Work to complete - Below are records; reproduce exactly the lines from the one that has "Keep writing the" through the one that has "steel link bent", ends included, and nothing more.
━━━
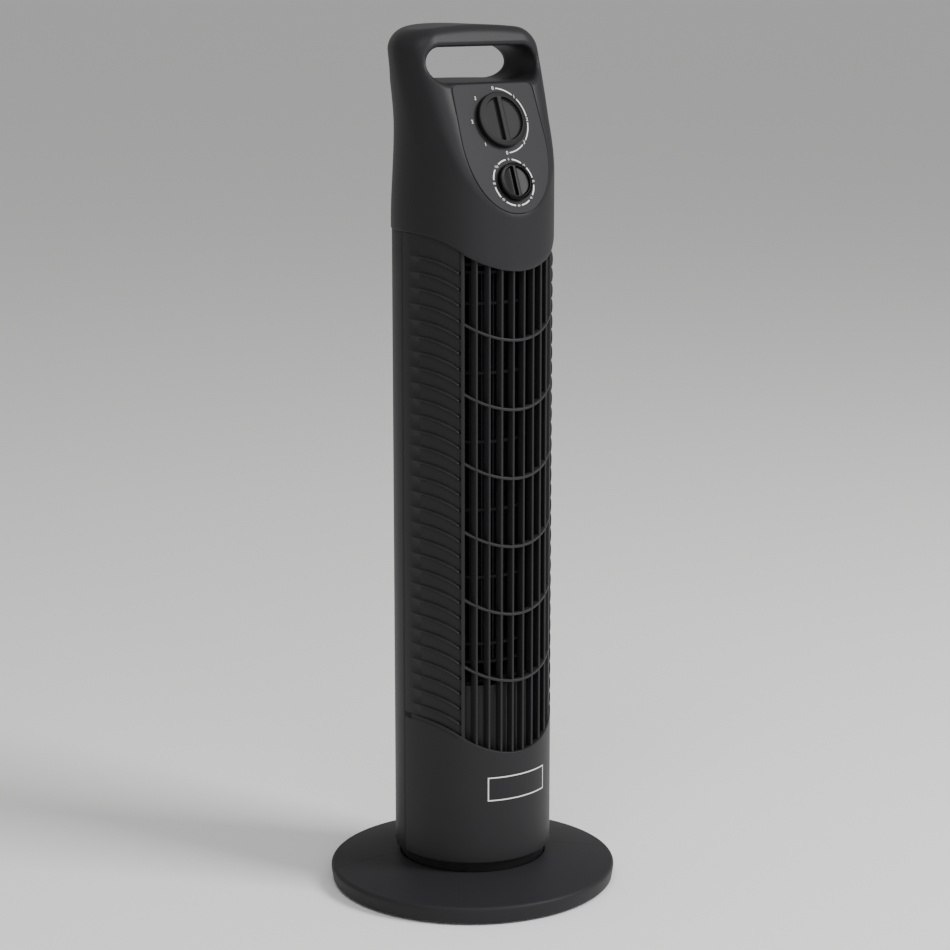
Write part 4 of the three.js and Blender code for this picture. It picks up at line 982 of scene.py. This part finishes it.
def head_skirt():
    left = np.arange(-180, -OPEN_HALF, 1.6)
    angles = np.concatenate([left, np.linspace(-OPEN_HALF, OPEN_HALF, 53), -left[::-1][:-1]])
    edge = head_edge(angles)
    levels = [(HEAD_RADIUS - 0.5, edge), (HEAD_RADIUS - 0.15, edge + 0.15), (HEAD_RADIUS, edge + 0.5)]
    levels += [(HEAD_RADIUS, edge + (HEAD_CUT - edge) * share) for share in (0.15, 0.35, 0.6, 0.8, 1.0)]
    outer = np.stack([polar(radius, angles, height) for radius, height in levels])
    inner = np.stack([polar(HEAD_RADIUS - WALL + 1.2, angles, height) for _, height in levels])
    rows, columns = outer.shape[:2]
    count = rows * columns
    faces = skin_faces(rows, columns, around=True)
    faces += [f[::-1] for f in skin_faces(rows, columns, count, around=True)]
    for j in range(columns):
        k = (j + 1) % columns
        faces.append((k, j, j + count, k + count))
        top = (rows - 1) * columns
        faces.append((top + j, top + k, top + k + count, top + j + count))
    return np.concatenate([outer.reshape(-1, 3), inner.reshape(-1, 3)]), faces


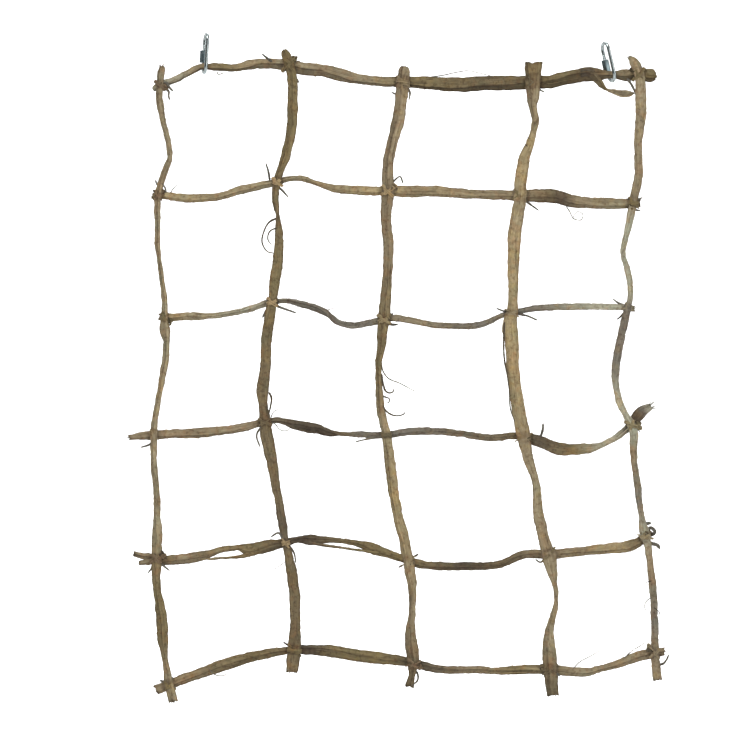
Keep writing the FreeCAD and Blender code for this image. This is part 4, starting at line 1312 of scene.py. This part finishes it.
@dataclass
class QuickLink:
    """A steel link bent from wire, with a threaded leg that a long hexagonal nut closes."""

    side: Side
    wire_finish: bpy.types.Material
    nut_finish: bpy.types.Material
    wire: float = 4.5 * MM
    bend: float = 8.0 * MM
    leg: float = 31.5 * MM
    mouth_low: float = 9.25 * MM
    mouth: float = 6.0 * MM
    nut_length: float = 15.0 * MM
    nut_seat: float = 5.0 * MM
    nut_flats: float = 9.0 * MM
    nut_bore: float = 4.7 * MM
    pitch: float = 0.8 * MM
    thread_depth: float = 0.24 * MM
    thread_low: float = 3.0 * MM
    thread_top: float = 27.0 * MM
    chamfer: float = 0.5 * MM
    right_stand: tuple[float, float, float] = (0.498, 0.0, -0.0475)

    def stand(self) -> Matrix:
        """Find where the link stands.

        Returns:
            The matrix from the link's own axes, with the lower bend's centre at 0, to the net's frame.
        """
        _, lean, turn = self.side.value
        rotation = Matrix.Rotation(math.radians(lean), 4, "Y") @ Matrix.Rotation(math.radians(turn), 4, "Z")
        if self.side is Side.RIGHT:
            return Matrix.Translation(self.right_stand) @ rotation
        eye = Vector((0.0, 0.0, self.leg + self.bend - self.wire / 2))
        return Matrix.Translation(-(rotation @ eye)) @ rotation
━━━
Result for this exercise -
Keep writing the FreeCAD and Blender code for this image. This is part 4, starting at line 1312 of scene.py. This part finishes it.
@dataclass
class QuickLink:
    """A steel link bent from wire, with a threaded leg that a long hexagonal nut closes."""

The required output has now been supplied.